One Wild and Crazy NightPosted: September 29, 2011
Move over Bobby Thomson, you’ve got company. Meet Evan Longoria.
Go crazy folks! Go crazy!
Those were the words late announcer Jack Buck used to describe an implausible game-winning home run by shortstop Ozzie Smith in the 1985 National League playoffs.
Crazy sums up the final night of the baseball season, when the Tampa Bay Rays and St. Louis Cardinals overcame improbably long odds and huge September deficits to waltz into the post-season as wild cards.
You can’t make this stuff up.
Colossal Collapse I
The Boston Red Sox became the first team in history to lose a nine-game September lead and fail to make the playoffs. Boston led Tampa Bay by nine games on September 3, but won just seven of 27 in September and allowed the Rays to win the wild card on the final day of the season.
Colossal Collapse II
While the Red Sox were melting down in the American League, the Braves were doing virtually the same in the National League wild-card race. The Braves were 9-18 in September. St. Louis trailed the Braves by 10 1/2 in late August, 8 1/2 on September 6, and by three with five games to play.

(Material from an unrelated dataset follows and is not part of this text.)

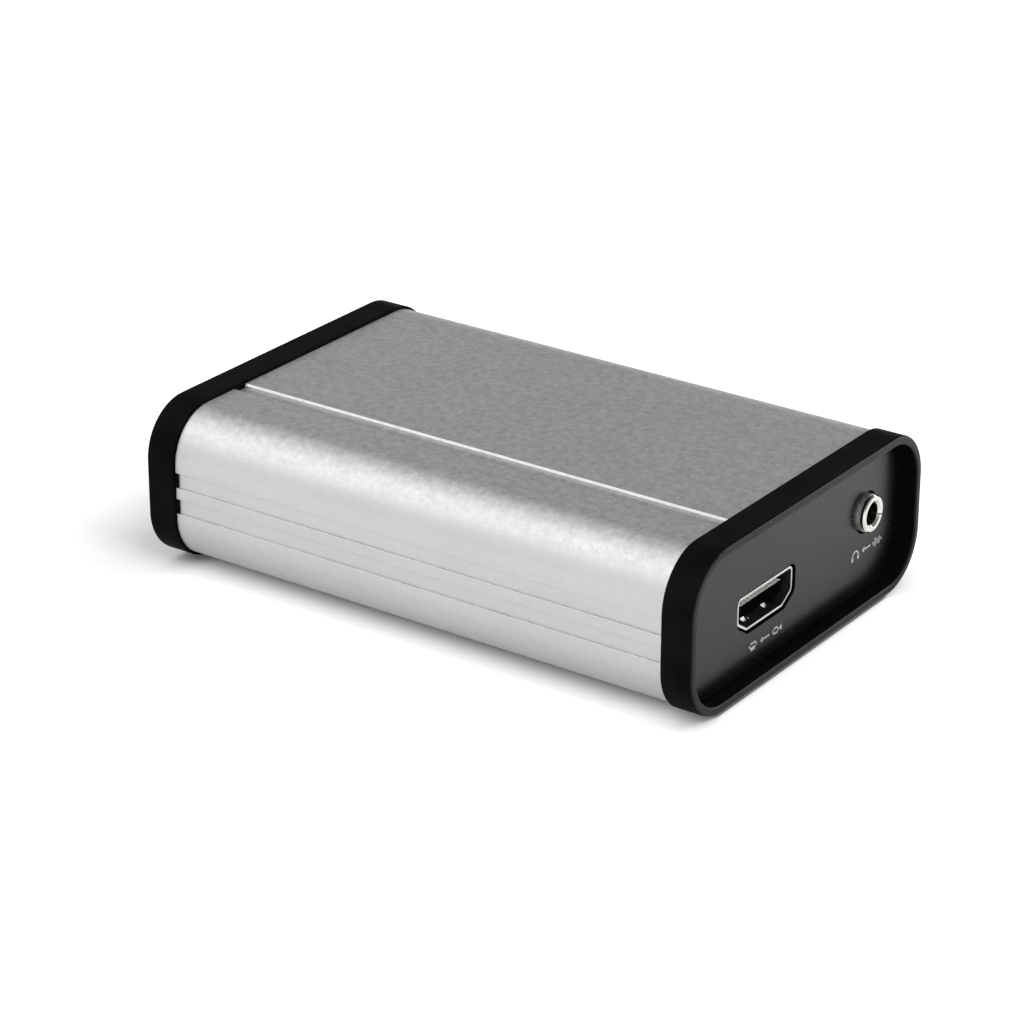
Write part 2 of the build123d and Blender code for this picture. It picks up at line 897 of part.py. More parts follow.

Until now, the Phillies were the poster boys for September ineptitude. In 1964, Philadelphia lost a 8 1/2 game lead in September. That year the foldin’ Phils led the Cards and Reds by 6 1/2 games with just 12 to go, then lost 10 in a row and ended up one game back in a tie for second with the Reds, despite winning their last two games. St. Louis went on to win the World Series.
Oh So Close
The Red Sox were one strike away from beating the Orioles and at least earning a tie and forcing a one-game playoff for the wild card before falling to the Orioles. Boston had been 77-0 this year when leading after eight innings.
The Rays, who overcame a seven-run deficit, were one strike away from falling to the Yankees before Dan Johnson’s home run tied the game in the ninth. Tampa won in the 12th inning on Evan Longoria’s second home run of the game. The Yankees had not blown a seven-run lead in the eighth inning or later since 1953.
And the Braves lost a one-run lead to the Phillies with two outs in the ninth before eventually losing in 13 innings.
The Shot Heard Round the World
According to the Elias Sports Bureau, Longoria’s homer marked only the second time in history a walk-off home run in the final regular season game propelled a team into the playoffs. The other was Bobby Thomson’s famous home run that gave the New York Giants a win over the Brooklyn Dodgers in a playoff for the 1951 National League pennant.
Boston, You’re My Home
The Braves once called Boston home before moving to Milwaukee in 1953. Imagine that.